## Problem to solve
Lines containing the string "frame" are to be counted; report only how many there are.

## Information supplied

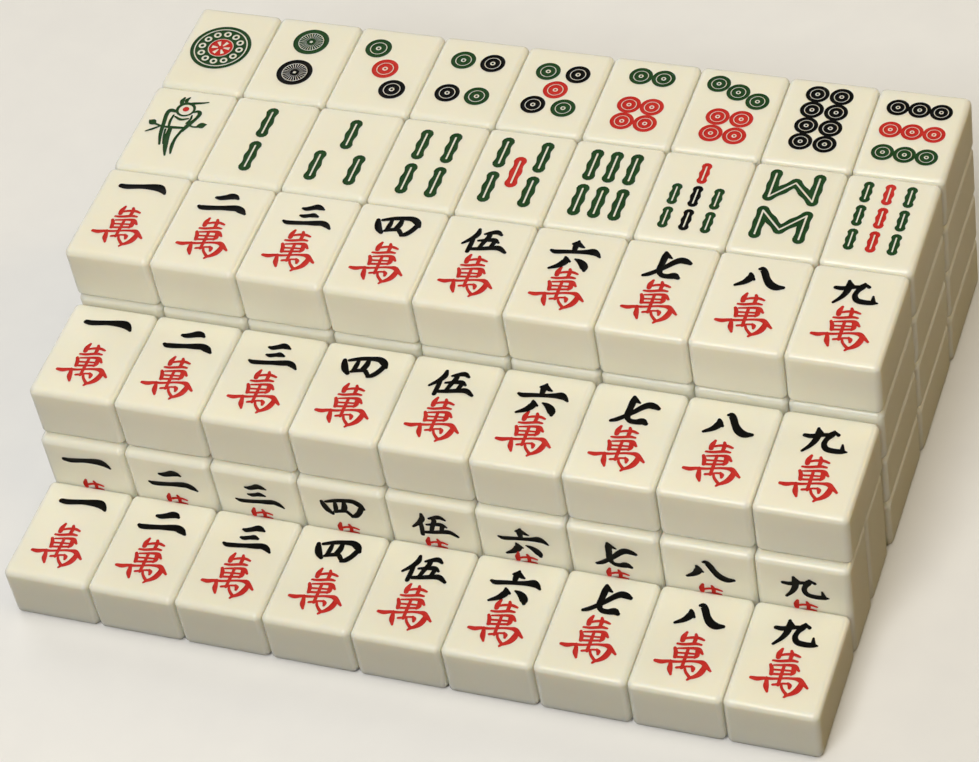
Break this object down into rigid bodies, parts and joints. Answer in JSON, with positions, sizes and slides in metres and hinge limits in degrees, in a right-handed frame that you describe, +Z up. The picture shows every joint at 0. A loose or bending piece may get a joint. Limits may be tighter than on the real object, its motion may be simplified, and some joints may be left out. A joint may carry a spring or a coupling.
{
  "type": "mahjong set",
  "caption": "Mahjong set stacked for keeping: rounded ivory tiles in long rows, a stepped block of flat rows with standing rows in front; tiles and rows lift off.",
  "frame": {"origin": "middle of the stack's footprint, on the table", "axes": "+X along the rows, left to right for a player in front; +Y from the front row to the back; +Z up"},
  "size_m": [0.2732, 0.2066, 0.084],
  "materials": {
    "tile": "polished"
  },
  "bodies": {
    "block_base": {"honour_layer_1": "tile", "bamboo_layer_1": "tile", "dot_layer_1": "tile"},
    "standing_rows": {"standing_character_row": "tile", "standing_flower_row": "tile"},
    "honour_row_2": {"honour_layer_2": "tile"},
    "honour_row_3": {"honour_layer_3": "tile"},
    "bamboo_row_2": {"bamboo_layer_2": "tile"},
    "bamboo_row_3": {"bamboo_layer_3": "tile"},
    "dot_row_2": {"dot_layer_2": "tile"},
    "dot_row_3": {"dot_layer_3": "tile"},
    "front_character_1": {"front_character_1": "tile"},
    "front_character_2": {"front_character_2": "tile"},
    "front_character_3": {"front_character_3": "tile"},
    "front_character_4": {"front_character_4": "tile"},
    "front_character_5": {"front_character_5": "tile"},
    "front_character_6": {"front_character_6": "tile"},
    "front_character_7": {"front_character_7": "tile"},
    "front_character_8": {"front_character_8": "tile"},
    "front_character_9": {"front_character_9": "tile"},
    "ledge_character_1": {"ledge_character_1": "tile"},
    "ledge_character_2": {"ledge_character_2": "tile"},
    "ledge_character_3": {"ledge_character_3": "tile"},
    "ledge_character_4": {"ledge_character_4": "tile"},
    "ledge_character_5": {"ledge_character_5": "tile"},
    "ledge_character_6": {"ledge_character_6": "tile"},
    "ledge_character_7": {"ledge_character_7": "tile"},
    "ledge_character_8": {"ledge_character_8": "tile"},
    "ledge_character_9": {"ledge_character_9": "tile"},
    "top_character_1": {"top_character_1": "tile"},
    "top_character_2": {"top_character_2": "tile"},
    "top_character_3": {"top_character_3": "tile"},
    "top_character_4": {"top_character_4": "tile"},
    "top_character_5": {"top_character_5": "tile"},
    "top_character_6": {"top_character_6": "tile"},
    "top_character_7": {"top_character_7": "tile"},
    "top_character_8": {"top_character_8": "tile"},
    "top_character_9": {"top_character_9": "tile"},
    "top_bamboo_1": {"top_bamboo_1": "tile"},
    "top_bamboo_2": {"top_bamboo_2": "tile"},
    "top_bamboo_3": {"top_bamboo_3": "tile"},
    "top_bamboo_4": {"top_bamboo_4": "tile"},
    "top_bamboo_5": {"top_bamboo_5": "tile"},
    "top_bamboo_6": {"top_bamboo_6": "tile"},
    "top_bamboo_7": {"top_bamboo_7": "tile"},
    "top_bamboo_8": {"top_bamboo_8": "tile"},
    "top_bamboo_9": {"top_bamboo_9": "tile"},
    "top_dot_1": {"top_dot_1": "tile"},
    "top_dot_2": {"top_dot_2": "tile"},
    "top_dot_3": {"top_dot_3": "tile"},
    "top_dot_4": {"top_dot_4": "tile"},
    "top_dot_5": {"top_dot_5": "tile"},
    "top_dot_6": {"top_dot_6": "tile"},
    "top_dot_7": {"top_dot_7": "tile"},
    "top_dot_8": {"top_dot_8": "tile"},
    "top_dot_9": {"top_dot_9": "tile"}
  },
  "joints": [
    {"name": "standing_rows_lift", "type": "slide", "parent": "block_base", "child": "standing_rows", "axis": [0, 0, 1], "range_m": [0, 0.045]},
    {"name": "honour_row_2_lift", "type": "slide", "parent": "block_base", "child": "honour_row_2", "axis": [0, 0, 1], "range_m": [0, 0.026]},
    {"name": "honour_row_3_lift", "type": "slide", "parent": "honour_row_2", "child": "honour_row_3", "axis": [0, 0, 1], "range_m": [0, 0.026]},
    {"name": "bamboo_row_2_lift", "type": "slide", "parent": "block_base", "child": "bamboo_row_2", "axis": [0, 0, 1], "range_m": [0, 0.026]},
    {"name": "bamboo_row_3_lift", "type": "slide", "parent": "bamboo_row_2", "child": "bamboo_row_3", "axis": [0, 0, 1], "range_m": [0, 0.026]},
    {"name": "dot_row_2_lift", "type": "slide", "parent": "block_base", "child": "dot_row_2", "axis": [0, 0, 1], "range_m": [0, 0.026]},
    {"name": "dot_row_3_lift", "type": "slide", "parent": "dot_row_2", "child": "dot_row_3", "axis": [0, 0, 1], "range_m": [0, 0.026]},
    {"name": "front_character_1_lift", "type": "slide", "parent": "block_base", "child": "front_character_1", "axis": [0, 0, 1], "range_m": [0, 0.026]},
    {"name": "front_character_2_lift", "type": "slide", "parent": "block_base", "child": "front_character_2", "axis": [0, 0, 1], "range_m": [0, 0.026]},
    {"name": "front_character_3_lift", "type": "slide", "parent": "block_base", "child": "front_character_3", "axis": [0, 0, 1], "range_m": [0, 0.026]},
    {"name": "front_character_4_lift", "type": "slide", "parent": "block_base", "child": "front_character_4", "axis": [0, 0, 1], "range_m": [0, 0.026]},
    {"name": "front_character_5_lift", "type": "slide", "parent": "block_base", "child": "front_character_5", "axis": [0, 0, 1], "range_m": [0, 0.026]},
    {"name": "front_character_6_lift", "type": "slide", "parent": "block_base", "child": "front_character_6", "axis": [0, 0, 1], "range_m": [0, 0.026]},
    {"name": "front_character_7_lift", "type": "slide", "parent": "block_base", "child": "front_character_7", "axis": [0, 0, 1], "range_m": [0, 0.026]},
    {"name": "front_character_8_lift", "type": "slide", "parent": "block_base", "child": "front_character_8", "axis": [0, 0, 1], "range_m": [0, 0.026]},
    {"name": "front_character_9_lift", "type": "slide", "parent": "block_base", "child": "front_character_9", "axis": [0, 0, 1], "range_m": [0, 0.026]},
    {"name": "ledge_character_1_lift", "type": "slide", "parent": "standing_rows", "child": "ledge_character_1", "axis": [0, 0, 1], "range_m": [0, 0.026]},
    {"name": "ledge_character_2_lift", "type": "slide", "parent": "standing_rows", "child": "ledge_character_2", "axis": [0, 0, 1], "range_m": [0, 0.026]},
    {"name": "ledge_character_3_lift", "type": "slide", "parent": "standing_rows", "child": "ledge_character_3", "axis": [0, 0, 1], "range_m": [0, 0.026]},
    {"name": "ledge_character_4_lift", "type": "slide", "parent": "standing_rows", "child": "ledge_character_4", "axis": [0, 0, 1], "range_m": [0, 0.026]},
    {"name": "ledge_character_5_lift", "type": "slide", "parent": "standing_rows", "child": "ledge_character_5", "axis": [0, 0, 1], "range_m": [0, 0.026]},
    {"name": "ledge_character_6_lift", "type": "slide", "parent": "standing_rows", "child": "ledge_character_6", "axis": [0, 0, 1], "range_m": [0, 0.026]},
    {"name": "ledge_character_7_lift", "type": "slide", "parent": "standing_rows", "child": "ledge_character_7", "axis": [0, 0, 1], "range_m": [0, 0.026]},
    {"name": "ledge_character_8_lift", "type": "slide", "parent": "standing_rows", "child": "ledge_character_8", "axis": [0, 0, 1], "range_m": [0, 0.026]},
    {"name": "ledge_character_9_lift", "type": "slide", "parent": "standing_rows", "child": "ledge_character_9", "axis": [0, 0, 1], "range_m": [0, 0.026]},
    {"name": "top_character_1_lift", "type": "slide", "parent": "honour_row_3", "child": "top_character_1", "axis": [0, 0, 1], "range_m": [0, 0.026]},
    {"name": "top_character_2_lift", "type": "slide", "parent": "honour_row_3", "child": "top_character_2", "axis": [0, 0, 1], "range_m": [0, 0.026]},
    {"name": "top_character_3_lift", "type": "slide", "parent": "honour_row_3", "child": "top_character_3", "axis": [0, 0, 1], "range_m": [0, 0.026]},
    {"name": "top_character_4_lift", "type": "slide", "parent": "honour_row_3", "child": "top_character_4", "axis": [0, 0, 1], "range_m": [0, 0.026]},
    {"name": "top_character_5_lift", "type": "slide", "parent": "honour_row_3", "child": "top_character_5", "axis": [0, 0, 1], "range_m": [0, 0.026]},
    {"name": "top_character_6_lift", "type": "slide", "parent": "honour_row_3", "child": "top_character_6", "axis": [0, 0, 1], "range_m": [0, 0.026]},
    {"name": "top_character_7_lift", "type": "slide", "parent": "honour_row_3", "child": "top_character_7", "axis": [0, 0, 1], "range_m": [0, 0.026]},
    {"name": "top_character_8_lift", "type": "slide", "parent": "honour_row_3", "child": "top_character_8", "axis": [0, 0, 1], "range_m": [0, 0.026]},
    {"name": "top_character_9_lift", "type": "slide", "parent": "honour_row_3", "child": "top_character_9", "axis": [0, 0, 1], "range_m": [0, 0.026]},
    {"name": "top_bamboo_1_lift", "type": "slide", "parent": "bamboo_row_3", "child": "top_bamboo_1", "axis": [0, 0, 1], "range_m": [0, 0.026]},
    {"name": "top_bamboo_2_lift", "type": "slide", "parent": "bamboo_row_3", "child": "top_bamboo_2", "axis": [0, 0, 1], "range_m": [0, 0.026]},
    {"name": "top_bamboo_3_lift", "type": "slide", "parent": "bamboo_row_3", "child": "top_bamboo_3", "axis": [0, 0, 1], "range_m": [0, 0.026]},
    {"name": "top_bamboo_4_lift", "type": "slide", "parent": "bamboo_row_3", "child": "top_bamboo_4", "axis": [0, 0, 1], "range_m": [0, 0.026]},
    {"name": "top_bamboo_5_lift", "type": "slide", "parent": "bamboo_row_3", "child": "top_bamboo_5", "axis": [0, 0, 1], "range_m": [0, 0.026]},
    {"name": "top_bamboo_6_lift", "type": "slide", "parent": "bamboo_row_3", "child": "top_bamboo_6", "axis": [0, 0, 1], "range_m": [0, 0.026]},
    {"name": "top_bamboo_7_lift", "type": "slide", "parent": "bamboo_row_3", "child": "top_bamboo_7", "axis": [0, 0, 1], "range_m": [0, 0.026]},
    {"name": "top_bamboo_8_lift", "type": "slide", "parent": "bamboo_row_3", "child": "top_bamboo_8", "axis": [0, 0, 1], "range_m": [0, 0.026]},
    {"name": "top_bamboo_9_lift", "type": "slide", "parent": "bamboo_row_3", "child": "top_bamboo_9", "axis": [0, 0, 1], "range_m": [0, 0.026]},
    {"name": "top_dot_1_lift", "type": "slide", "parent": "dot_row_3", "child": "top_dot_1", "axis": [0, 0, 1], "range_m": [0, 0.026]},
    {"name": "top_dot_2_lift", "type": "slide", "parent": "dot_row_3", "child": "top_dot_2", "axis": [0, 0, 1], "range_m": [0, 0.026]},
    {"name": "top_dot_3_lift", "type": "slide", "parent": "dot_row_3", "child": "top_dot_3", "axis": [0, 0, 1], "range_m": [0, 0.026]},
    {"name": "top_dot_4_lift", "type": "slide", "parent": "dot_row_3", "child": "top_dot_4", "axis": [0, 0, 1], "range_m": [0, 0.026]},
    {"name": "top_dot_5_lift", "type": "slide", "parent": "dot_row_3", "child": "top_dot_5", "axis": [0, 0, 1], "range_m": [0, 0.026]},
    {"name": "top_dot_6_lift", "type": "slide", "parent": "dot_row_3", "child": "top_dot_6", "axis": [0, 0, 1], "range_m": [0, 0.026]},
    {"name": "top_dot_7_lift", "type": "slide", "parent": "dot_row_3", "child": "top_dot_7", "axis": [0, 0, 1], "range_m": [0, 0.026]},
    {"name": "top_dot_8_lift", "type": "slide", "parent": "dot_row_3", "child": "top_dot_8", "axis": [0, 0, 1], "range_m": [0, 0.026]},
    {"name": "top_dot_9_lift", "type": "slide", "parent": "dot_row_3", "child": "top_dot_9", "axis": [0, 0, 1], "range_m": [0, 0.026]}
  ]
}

## Full response
2